Islamic Medicine: Part 2


Continuing from last weeks blog on Imam Reza’s (AS) concept that the body is the kingdom, the microcosm and viewed as a reflection of the universe, which is the macrocosm. Wellness is a product of the interactions between these two worlds.

The tongue translates the king’s speeches with the aid of multiple elements it is endowed with, such as the stomach’s moisture, the internal heart’s air, and the lips. The lips cannot do anything unless the tongue undergoes movement. These two organs are dependent on each other.

The speech can be audible only if sound goes through the nose because it is the nose that makes pleasant speech the same way as a nice sound is produced by a flutist when he blows through a flute. The nostrils, which are two cavities of the nose, allow pleasant fragrances that are allowed by the king to enter within them. In the case of a smell that displeases the king, the latter orders the hands to prevent the entry of the bad smell.

The king also gives awards and punishments. The king’s punishment is sorrow and his reward is joy and felicity. The root of sorrow lies in the spleen; the root of felicity lies in the omentum and the kidneys. From these organs stem two connected blood vessels, which lead to the face so that it can express joy and melancholy. These vessels are the pathways that connect the king and the workers in both directions. Evidence of this is that when someone takes a medicine, blood vessels convey the medicine to the affected area.
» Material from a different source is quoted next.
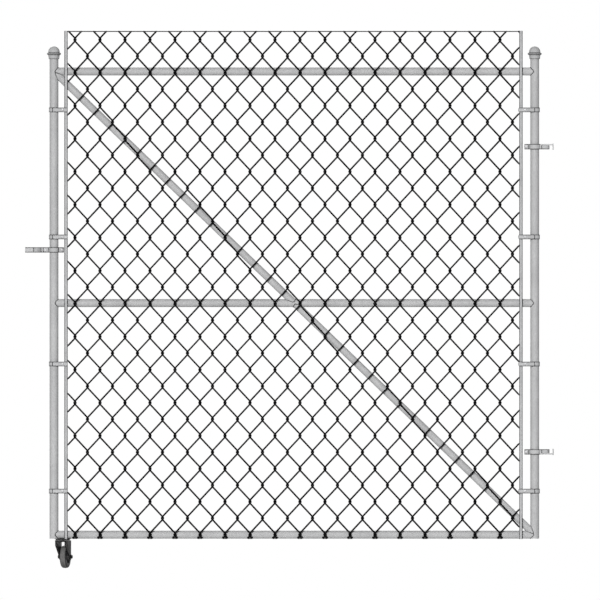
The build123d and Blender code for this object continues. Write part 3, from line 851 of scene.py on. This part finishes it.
def washer_profile(shank):
    """A flat washer with eased edges."""
    rim = shank * washer_ratio
    foot = [(shank, 0), (rim - 0.2 * MM, 0), (rim, 0.25 * MM)]
    return [*foot, (rim, 1.2 * MM), (rim - 0.25 * MM, washer_top), (shank, washer_top)]


def nut_profile(shank):
    """A hexagon nut on the washer, with its corners eased."""
    flat = shank * nut_ratio
    foot = [(shank, washer_top), (flat * 0.99, washer_top), (flat, 1.9 * MM, True)]
    top = [(flat, 6.6 * MM, True), (flat * 0.97, nut_top), (shank * 1.05, nut_top)]
    return [*foot, *top, (shank * 0.9, 6.9 * MM)]


def cross_bolt(shape, x, z, front_y, back_y, size):
    """A carriage bolt along Y: low dome in front, shank, washer, nut and thread end behind."""
    shank, head, head_height = size
    front = facing((x, front_y, z), (0, -1, 0))
    back = facing((x, back_y, z), (0, 1, 0))
    grip = back_y - front_y
    shape.lathe(dome_profile(head, head_height), front)
    shape.lathe([(shank, -grip), (shank, 0.2 * MM)], back)
    for profile in (washer_profile(shank), nut_profile(shank), thread_profile(shank)):
        shape.lathe(profile, back)


bolts = Shape()
for name in band_names:
    if name.startswith("latch"):
        bolt_x = (latch_upright.x + band_bend_end + latch_bar.x - bar_half_width) / 2
    else:
        bolt_x = (hinge_upright.x - band_bend_end + hinge_bar.x + bar_half_width) / 2
    cross_bolt(bolts, bolt_x, middle(name).z, band_front_y, band_leg_back_y, band_bolt)
for name, x in (
    ("lower_hinge_strap", hinge_upright.x - strap_bolt_from_upright),
    ("upper_hinge_strap", hinge_upright.x - strap_bolt_from_upright),
    ("latch_fork", latch_upright.x + clamp_bolt_from_upright),
):
    cross_bolt(bolts, x, middle(name).z, -flange_face_y, flange_face_y, strap_bolt)
bolts.make("clamp_bolts", finishes["zinc_hardware"], "leaf")

screws = Shape()
for name in ("lower_pintle", "upper_pintle"):
    for side in (-1, 1):
        seat = (plate_front_x, side * screw_spacing / 2, middle(name).z)
        screws.lathe(screw_head, facing(seat, (-1, 0, 0)))
screws.make("pintle_screws", finishes["zinc_hardware"], "brackets")


# Floor, light and camera


def backdrop_rays(tree):
    """1 for the rays that see the backdrop as white: those of the camera, of gloss and through glass."""
    path = tree.nodes.new("ShaderNodeLightPath")
    seen = path.outputs["Is Camera Ray"]
    for ray in ("Is Glossy Ray", "Is Transmission Ray"):
        either = tree.nodes.new("ShaderNodeMath")
        either.operation = "MAXIMUM"
        tree.links.new(seen, either.inputs[0])
        tree.links.new(path.outputs[ray], either.inputs[1])
        seen = either.outputs[0]
    return seen


def pale_floor():
    """A pale floor with a little mottling."""
    m = Nodes("floor", metallic=0.0, roughness=0.85, specular=0.2)
    tone = m.spread(m.noise(1.2, 4.0, 0.5), 0.3, 0.7)
    m.finish(m.mix(tone, (0.8, 0.8, 0.8), (0.84, 0.84, 0.84)))
    m.shader.inputs["Emission Color"].default_value = (1.0, 1.0, 1.0, 1.0)
    lift = m.maths("MULTIPLY", backdrop_rays(m.tree), floor_lift)
    m.link(lift, m.shader.inputs["Emission Strength"])
    mesh = bpy.data.meshes.new("floor")
    corners = [(view_middle.x + floor_half * x, floor_half * y, ground_z)
               for x, y in ((-1, -1), (1, -1), (1, 1), (-1, 1))]
    mesh.from_pydata(corners, [], [(0, 1, 2, 3)])
    floor = bpy.data.objects.new("floor", mesh)
    bpy.context.scene.collection.objects.link(floor)
    floor.data.materials.append(m.material)


def sun(name, azimuth, elevation, strength, angle):
    """A wide soft lamp; azimuth 0 is from the camera's side and positive is from the right."""
    light = bpy.data.lights.new(name, "SUN")
    light.energy = strength
    light.angle = radians(angle)
    obj = bpy.data.objects.new(name, light)
    az, el = radians(azimuth), radians(elevation)
    source = Vector((sin(az) * cos(el), -cos(az) * cos(el), sin(el)))
    obj.rotation_euler = source.to_track_quat("Z", "Y").to_euler()
    obj.location = view_middle + source * 5
    bpy.context.scene.collection.objects.link(obj)


def white_world(ambient):
    """White for the camera and in reflections, and a plain grey light on the object."""
    world = bpy.data.worlds.new("studio")
    world.use_nodes = True
    tree = world.node_tree
    tree.nodes.clear()
    output = tree.nodes.new("ShaderNodeOutputWorld")
    mix = tree.nodes.new("ShaderNodeMixShader")
    tree.links.new(backdrop_rays(tree), mix.inputs[0])
    for socket, strength in ((1, ambient), (2, 1.0)):
        white = tree.nodes.new("ShaderNodeBackground")
        white.inputs["Color"].default_value = (1, 1, 1, 1)
        white.inputs["Strength"].default_value = strength
        tree.links.new(white.outputs[0], mix.inputs[socket])
    tree.links.new(mix.outputs[0], output.inputs["Surface"])
    bpy.context.scene.world = world


pale_floor()
sun("key", azimuth=-10, elevation=12, strength=2.42, angle=10)
sun("top", azimuth=0, elevation=86, strength=0.5, angle=40)
sun("back", azimuth=180, elevation=25, strength=1.6, angle=30)
white_world(ambient=0.05)

camera_data = bpy.data.cameras.new("camera")
camera_data.type = "ORTHO"
camera_data.ortho_scale = photo_width * pixel_size
camera_data.clip_end = 50
camera = bpy.data.objects.new("camera", camera_data)
camera.location = view_middle + Vector((0, -camera_distance, 0))
camera.rotation_euler = (pi / 2, 0, 0)
bpy.context.scene.collection.objects.link(camera)
bpy.context.scene.camera = camera
bpy.context.scene.view_settings.view_transform = "Standard"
The body is similar to the earth. It is fertile, but it can be a wasteland as well. If you cultivate it, water it without drowning it, and do not neglect any part of it, it will remain fertile, well irrigated, and lush, and will produce bountiful harvests and crops. But if it is neglected, it will perish and weeds will appear. The same is true for the body; monitoring and taking care of what you eat and drink will contribute to sound health and wellbeing.